> _Objective_
In the entries below, the lines from the one with "Write part 2" through the one with "# ---- wall-mounted mixer tap" are to be copied exactly; both ends count.

> _Excerpted data_
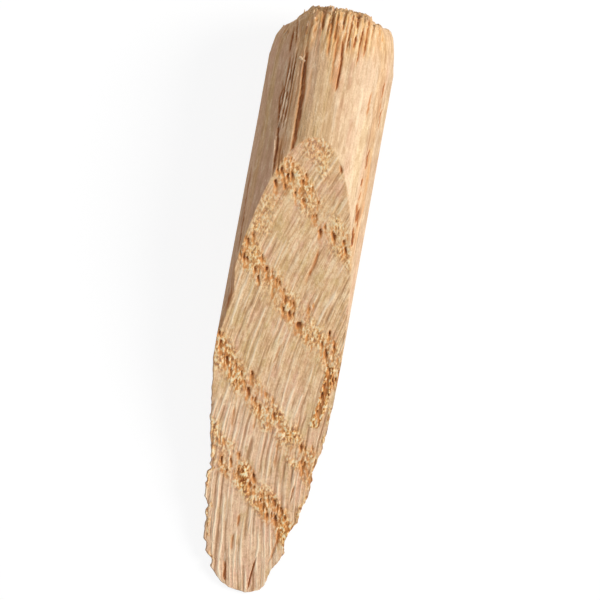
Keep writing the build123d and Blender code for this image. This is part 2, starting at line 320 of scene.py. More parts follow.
# ---------------------------------------------------------------- splits, grooves and streaks
# A groove's darkness is painted shade in it together with its own reddish-brown colour.
SKIN_GROOVES = [  # points (place across as seen from above, place along), width, depth, darkness
    ([(-2.06, 19.5), (-1.97, 18.3), (-1.92, 17.0), (-1.77, 15.5), (-1.68, 14.2), (-1.7, 13.0), (-1.7, 12.0),
      (-1.74, 9.0)], 0.37, 0.07, 1.2),
    ([(-2.08, 19.2), (-2.02, 17.4), (-1.92, 15.8), (-1.82, 14.0), (-1.82, 11.0)], 0.16, 0.15, 1.3),
    ([(-3.1, 21.1), (-2.88, 18.8)], 0.16, 0.14, 1.1),
    ([(-3.28, 20.4), (-3.26, 18.0)], 0.2, 0.14, 1.2),
    ([(-3.73, 20.0), (-3.67, 18.7)], 0.1, 0.08, 0.5),
    ([(-3.16, 18.4), (-3.12, 16.0), (-3.16, 13.4)], 0.16, 0.12, 1.2),
    ([(-2.93, 18.6), (-2.9, 15.5), (-2.95, 12.0)], 0.14, 0.12, 1.1),
    ([(-2.73, 18.8), (-2.7, 16.0), (-2.74, 12.2)], 0.14, 0.12, 1.1),
    ([(-2.5, 16.8), (-2.53, 11.6)], 0.12, 0.07, 0.6),
    ([(-2.3, 19.2), (-2.22, 16.5), (-2.1, 13.5)], 0.14, 0.05, 0.5),
    ([(-3.39, 16.3), (-3.29, 15.4), (-3.38, 14.8), (-3.17, 13.3), (-2.95, 11.5),
      (-2.88, 8.7)], 0.2, 0.17, 1.3),
    ([(-2.86, 11.6), (-2.82, 10.4), (-2.78, 9.3)], 0.16, 0.08, 0.7),
    ([(-2.66, 11.9), (-2.62, 10.6), (-2.55, 9.2)], 0.18, 0.09, 0.7),
    ([(-2.45, 11.2), (-2.42, 10.4), (-2.4, 9.8)], 0.14, 0.06, 0.6),
    ([(-1.24, 22.3), (-1.2, 21.2), (-1.13, 20.2)], 0.26, 0.14, 0.9),
    ([(-0.74, 21.6), (-0.72, 19.9)], 0.13, 0.09, 0.9),
    ([(-0.47, 22.3), (-0.49, 21.0), (-0.44, 18.2)], 0.15, 0.13, 0.9),
    ([(-0.15, 21.9), (-0.08, 19.4)], 0.2, 0.11, 0.8),
    ([(0.1, 20.4), (0.16, 17.0)], 0.13, 0.08, 0.8),
    ([(0.38, 22.3), (0.44, 20.4)], 0.13, 0.12, 1.0),
    ([(0.42, 20.2), (0.6, 19.2), (0.69, 18.4), (0.72, 15.7)], 0.19, 0.15, 1.3),
    ([(0.66, 21.9), (0.64, 19.2)], 0.1, 0.08, 0.7),
    ([(1.02, 22.3), (1.0, 21.0), (0.93, 18.8)], 0.15, 0.14, 1.1),
    ([(1.42, 22.2), (1.46, 20.9)], 0.2, 0.11, 1.2),
    ([(1.43, 20.4), (1.4, 19.3)], 0.22, 0.14, 1.1),
    ([(1.88, 21.4), (1.86, 18.0)], 0.12, 0.12, 1.1),
    ([(2.26, 22.2), (2.3, 18.7)], 0.16, 0.14, 1.2),
    ([(2.62, 21.6), (2.64, 20.2)], 0.1, 0.06, 0.6),
    ([(3.1, 21.6), (3.12, 19.9)], 0.12, 0.06, 0.5),
    ([(4.21, 17.4), (4.17, 16.7), (4.2, 16.0)], 0.2, 0.08, 1.3),
    ([(4.15, 15.9), (4.2, 15.5), (4.19, 14.9)], 0.18, 0.07, 0.9),
    ([(4.37, 15.4), (4.32, 14.8), (4.34, 13.8)], 0.2, 0.08, 1.1),
    ([(3.99, 12.3), (3.93, 11.6), (3.94, 10.6)], 0.22, 0.1, 1.4),
    ([(3.37, 16.5), (3.34, 15.6), (3.35, 14.5)], 0.2, 0.03, 0.6),
    ([(3.86, 10.0), (3.84, 9.3)], 0.22, 0.1, 1.2),
    ([(3.92, 9.0), (3.9, 8.2)], 0.14, 0.08, 1.0),
    ([(3.84, 8.1), (3.93, 7.4), (3.96, 6.5)], 0.38, 0.12, 1.5),
    ([(4.06, 7.8), (4.04, 7.2), (4.1, 6.1)], 0.2, 0.08, 1.1),
    ([(3.86, 6.3), (3.96, 5.6), (4.0, 4.7)], 0.34, 0.1, 1.5),
    ([(-4.52, 9.8), (-4.52, 7.9), (-4.5, 6.4), (-4.39, 3.8), (-4.4, 2.3)], 0.2, 0.12, 1.3),
]
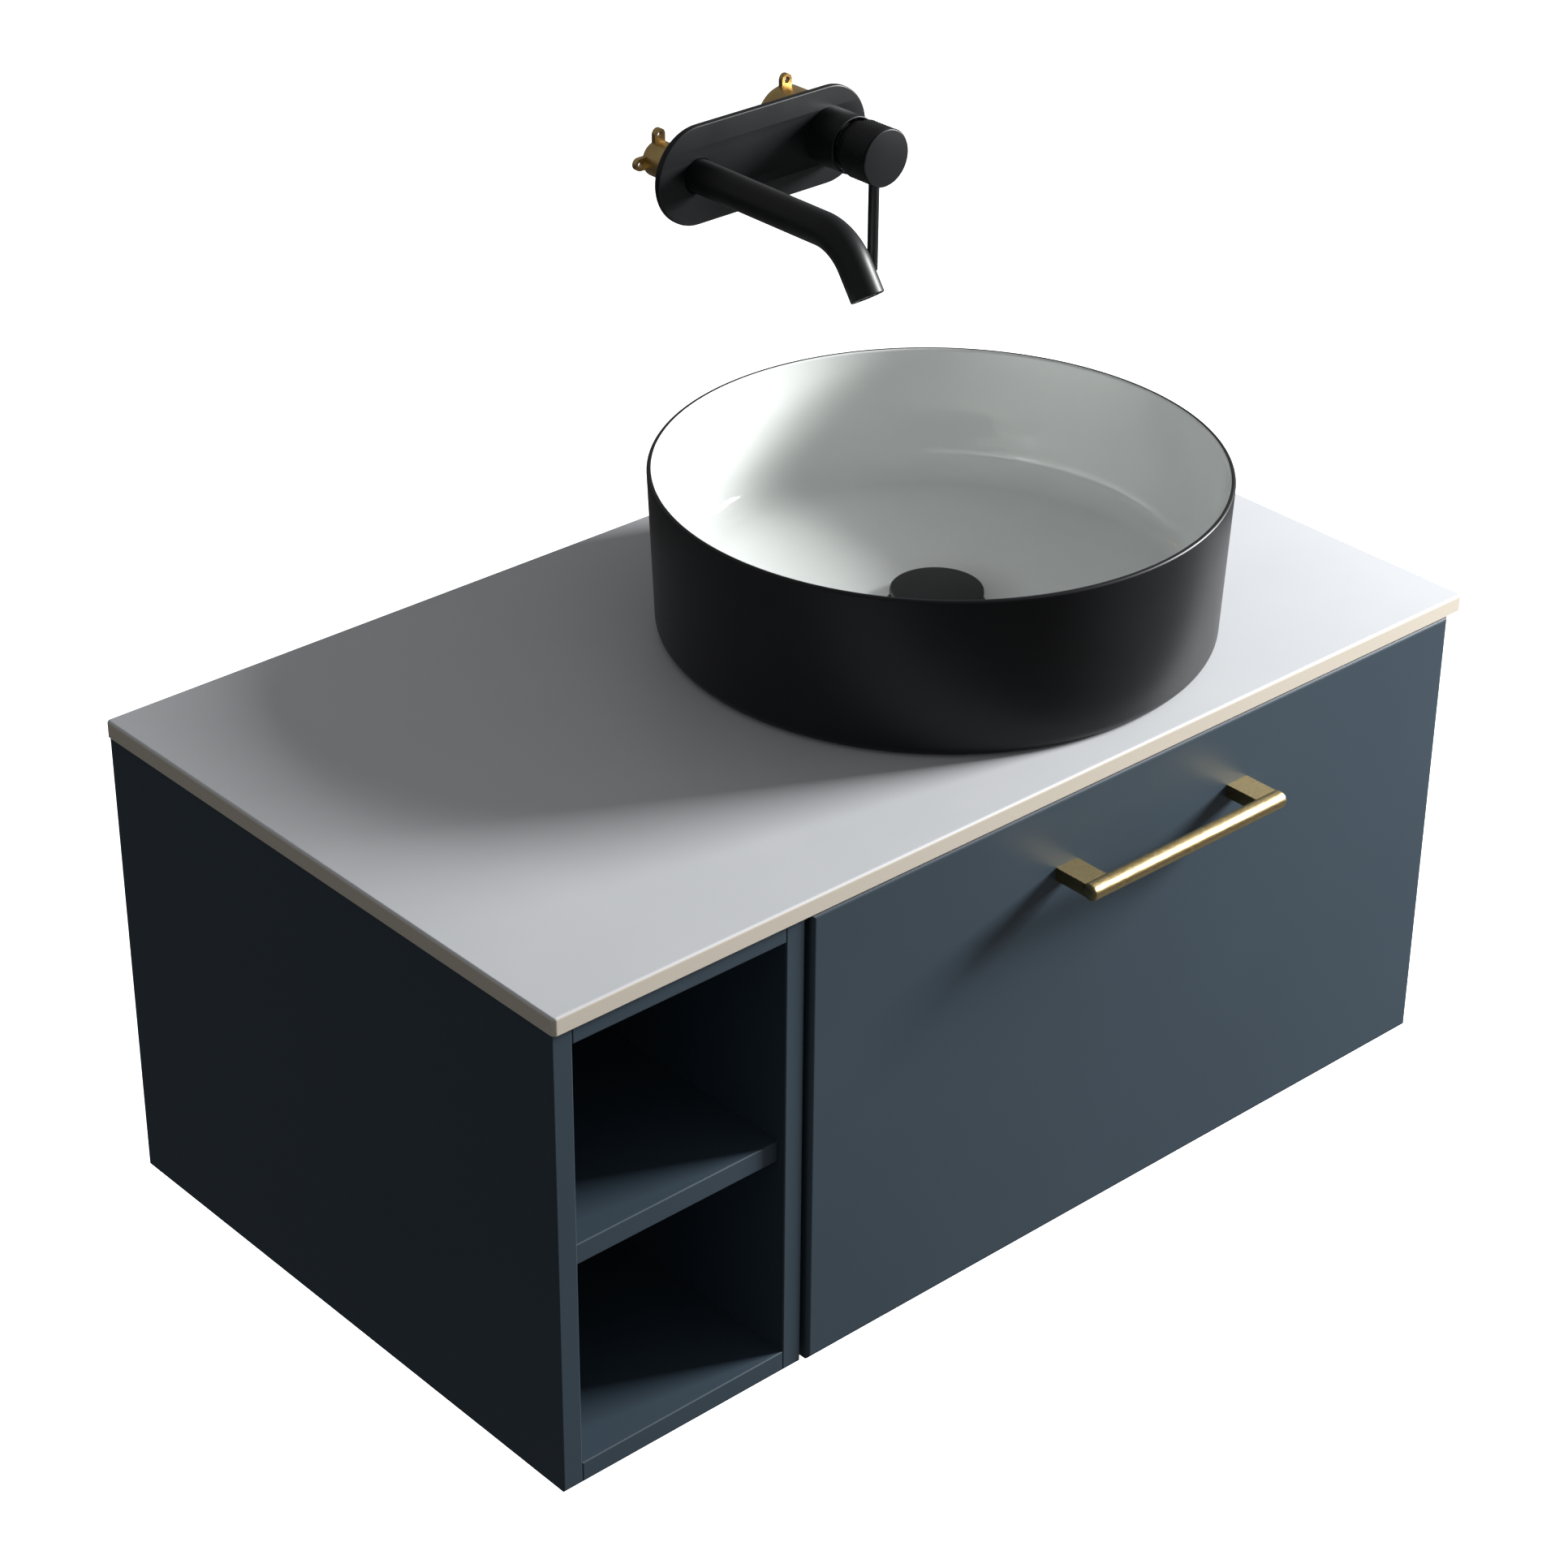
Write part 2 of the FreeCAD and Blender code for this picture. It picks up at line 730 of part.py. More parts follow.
def trap_outlet_nut():
    """Sits over the end of the spigot and closes down on to the outlet pipe."""
    spigot_radius = pipe_radius + trap_wall
    half = trap_nut_length / 2
    return turned([
        (spigot_radius, -half), (union_radius - 2, -half), (union_radius - 2, half),
        (pipe_radius, half), (pipe_radius, 0), (spigot_radius, 0),
    ], on_outlet(spigot_end), Y)


def trap_outlet_pipe():
    """The part inside the wall is slightly slimmer, so a socket slides on up to the flange."""
    pipe = rod(pipe_radius, on_outlet(spigot_end), Y, -spigot_end)
    pipe = pipe.fuse(rod(pipe_radius - outlet_step, on_outlet(0), Y, outlet_into_wall))
    bore = rod(pipe_radius - pipe_wall, on_outlet(spigot_end), Y, outlet_into_wall - spigot_end)
    return pipe.removeSplitter().cut(bore)


def trap_wall_flange():
    depth = 8.0
    return turned([
        (pipe_radius, 0), (pipe_radius, -depth), (pipe_radius + depth, -depth),
        (wall_flange_radius, 0),
    ], on_outlet(0), Y)


# ---- wall-mounted mixer tap


def on_spout(y, z=0.0):
    return Vector(basin_x, y, tap_z + z)


def on_handle(y, z=0.0):
    return Vector(handle_axis_x, y, tap_z + z)


housing_front = -(sleeve_front - 10.0)
cartridge_back = 8.0
spout_root = 2.0


def ear(centre, turn, reach, y):
    """Screw lug that points up, turned about the body's axis; reach is to its hole."""
    tip = Vector(0, y, reach)
    lug = box((-ear_width / 2, ear_width / 2), (y, y + ear_thickness), (0, reach))
    lug = lug.fuse(rod(ear_width / 2, tip, Y, ear_thickness))
    lug = drill(lug, ear_hole_radius, tip, Y, ear_thickness)
    lug.rotate(Vector(), Y, turn)
    lug.translate(Vector(centre.x, 0, centre.z))
    return lug


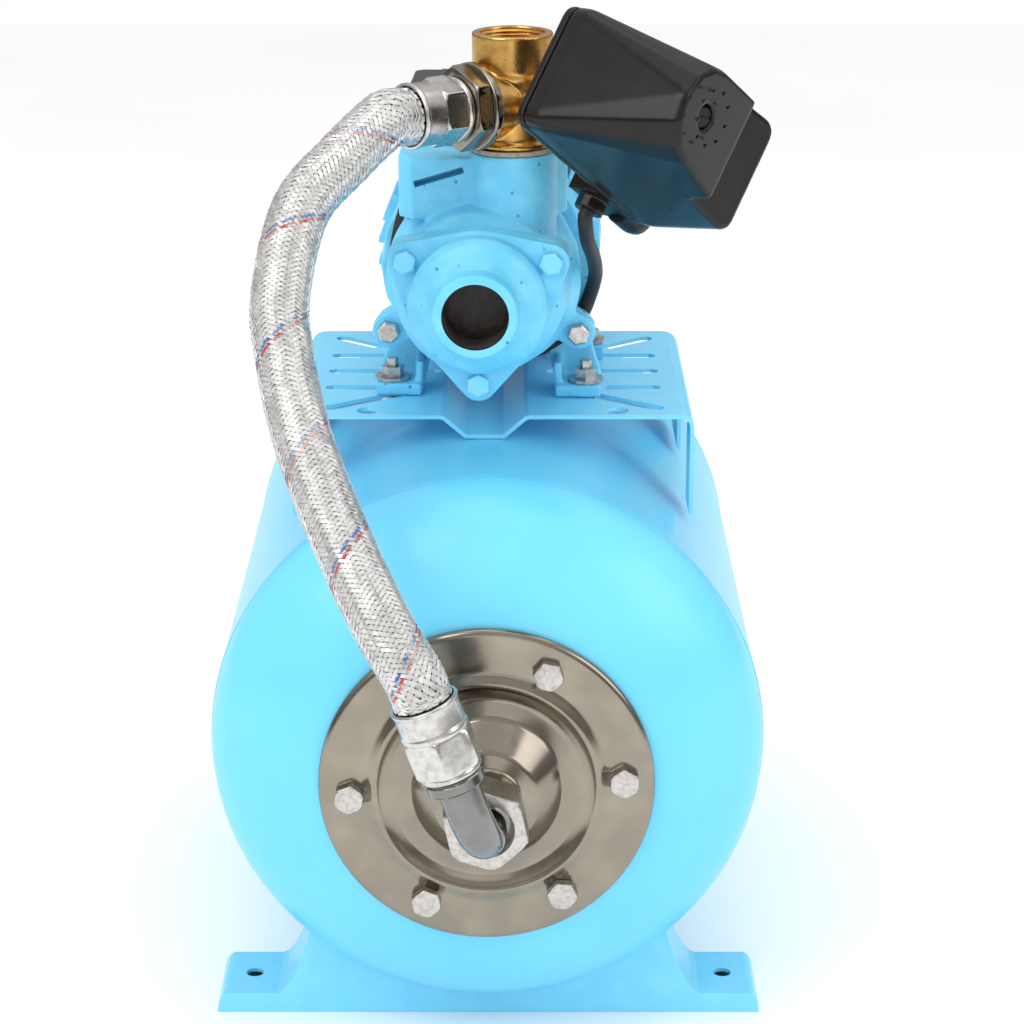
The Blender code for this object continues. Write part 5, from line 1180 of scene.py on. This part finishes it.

> _Result of the task_
Write part 2 of the FreeCAD and Blender code for this picture. It picks up at line 730 of part.py. More parts follow.
def trap_outlet_nut():
    """Sits over the end of the spigot and closes down on to the outlet pipe."""
    spigot_radius = pipe_radius + trap_wall
    half = trap_nut_length / 2
    return turned([
        (spigot_radius, -half), (union_radius - 2, -half), (union_radius - 2, half),
        (pipe_radius, half), (pipe_radius, 0), (spigot_radius, 0),
    ], on_outlet(spigot_end), Y)


def trap_outlet_pipe():
    """The part inside the wall is slightly slimmer, so a socket slides on up to the flange."""
    pipe = rod(pipe_radius, on_outlet(spigot_end), Y, -spigot_end)
    pipe = pipe.fuse(rod(pipe_radius - outlet_step, on_outlet(0), Y, outlet_into_wall))
    bore = rod(pipe_radius - pipe_wall, on_outlet(spigot_end), Y, outlet_into_wall - spigot_end)
    return pipe.removeSplitter().cut(bore)


def trap_wall_flange():
    depth = 8.0
    return turned([
        (pipe_radius, 0), (pipe_radius, -depth), (pipe_radius + depth, -depth),
        (wall_flange_radius, 0),
    ], on_outlet(0), Y)


# ---- wall-mounted mixer tap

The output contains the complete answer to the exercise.